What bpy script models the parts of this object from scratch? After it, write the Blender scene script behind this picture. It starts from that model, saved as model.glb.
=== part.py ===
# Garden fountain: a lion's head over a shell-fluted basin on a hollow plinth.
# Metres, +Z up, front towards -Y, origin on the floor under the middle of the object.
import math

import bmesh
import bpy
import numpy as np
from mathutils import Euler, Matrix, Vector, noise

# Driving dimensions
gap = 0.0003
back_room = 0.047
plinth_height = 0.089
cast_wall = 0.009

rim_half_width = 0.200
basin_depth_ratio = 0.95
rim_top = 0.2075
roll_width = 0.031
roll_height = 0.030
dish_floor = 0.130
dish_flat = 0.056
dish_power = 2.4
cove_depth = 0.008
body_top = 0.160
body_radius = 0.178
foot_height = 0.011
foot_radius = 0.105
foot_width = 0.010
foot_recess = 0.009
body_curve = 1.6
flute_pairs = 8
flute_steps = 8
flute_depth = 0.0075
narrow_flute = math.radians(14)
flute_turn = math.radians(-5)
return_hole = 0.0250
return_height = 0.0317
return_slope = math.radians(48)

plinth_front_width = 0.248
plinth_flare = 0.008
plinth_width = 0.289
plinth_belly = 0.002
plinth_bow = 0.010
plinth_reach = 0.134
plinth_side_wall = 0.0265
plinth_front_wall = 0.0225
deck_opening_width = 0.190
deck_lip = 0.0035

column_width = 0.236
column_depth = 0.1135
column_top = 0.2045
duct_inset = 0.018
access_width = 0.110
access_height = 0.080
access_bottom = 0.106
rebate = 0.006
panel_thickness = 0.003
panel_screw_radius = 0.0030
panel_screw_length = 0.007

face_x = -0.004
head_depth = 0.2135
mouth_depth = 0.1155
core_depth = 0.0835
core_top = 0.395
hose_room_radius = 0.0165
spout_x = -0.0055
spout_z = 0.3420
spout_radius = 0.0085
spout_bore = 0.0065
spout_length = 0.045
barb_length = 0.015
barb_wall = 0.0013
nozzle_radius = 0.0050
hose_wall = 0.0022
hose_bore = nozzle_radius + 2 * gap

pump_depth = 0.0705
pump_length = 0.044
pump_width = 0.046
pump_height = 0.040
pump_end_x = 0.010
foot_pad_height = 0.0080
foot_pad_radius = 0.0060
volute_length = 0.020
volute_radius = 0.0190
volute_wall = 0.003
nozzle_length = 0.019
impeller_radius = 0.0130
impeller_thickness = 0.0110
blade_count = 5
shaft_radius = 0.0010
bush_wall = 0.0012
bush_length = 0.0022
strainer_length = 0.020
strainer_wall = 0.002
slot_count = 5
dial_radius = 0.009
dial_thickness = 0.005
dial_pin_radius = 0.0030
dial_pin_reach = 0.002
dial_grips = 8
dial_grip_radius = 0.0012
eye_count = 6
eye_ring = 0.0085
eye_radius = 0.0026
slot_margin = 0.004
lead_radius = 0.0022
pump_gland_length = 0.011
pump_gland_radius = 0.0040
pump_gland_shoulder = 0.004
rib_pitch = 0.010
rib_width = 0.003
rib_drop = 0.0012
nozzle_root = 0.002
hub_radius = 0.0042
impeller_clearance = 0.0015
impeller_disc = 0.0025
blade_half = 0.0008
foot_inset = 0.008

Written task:
Only a number is wanted: how many lines of the data above contain "object"?

Exercise result:
2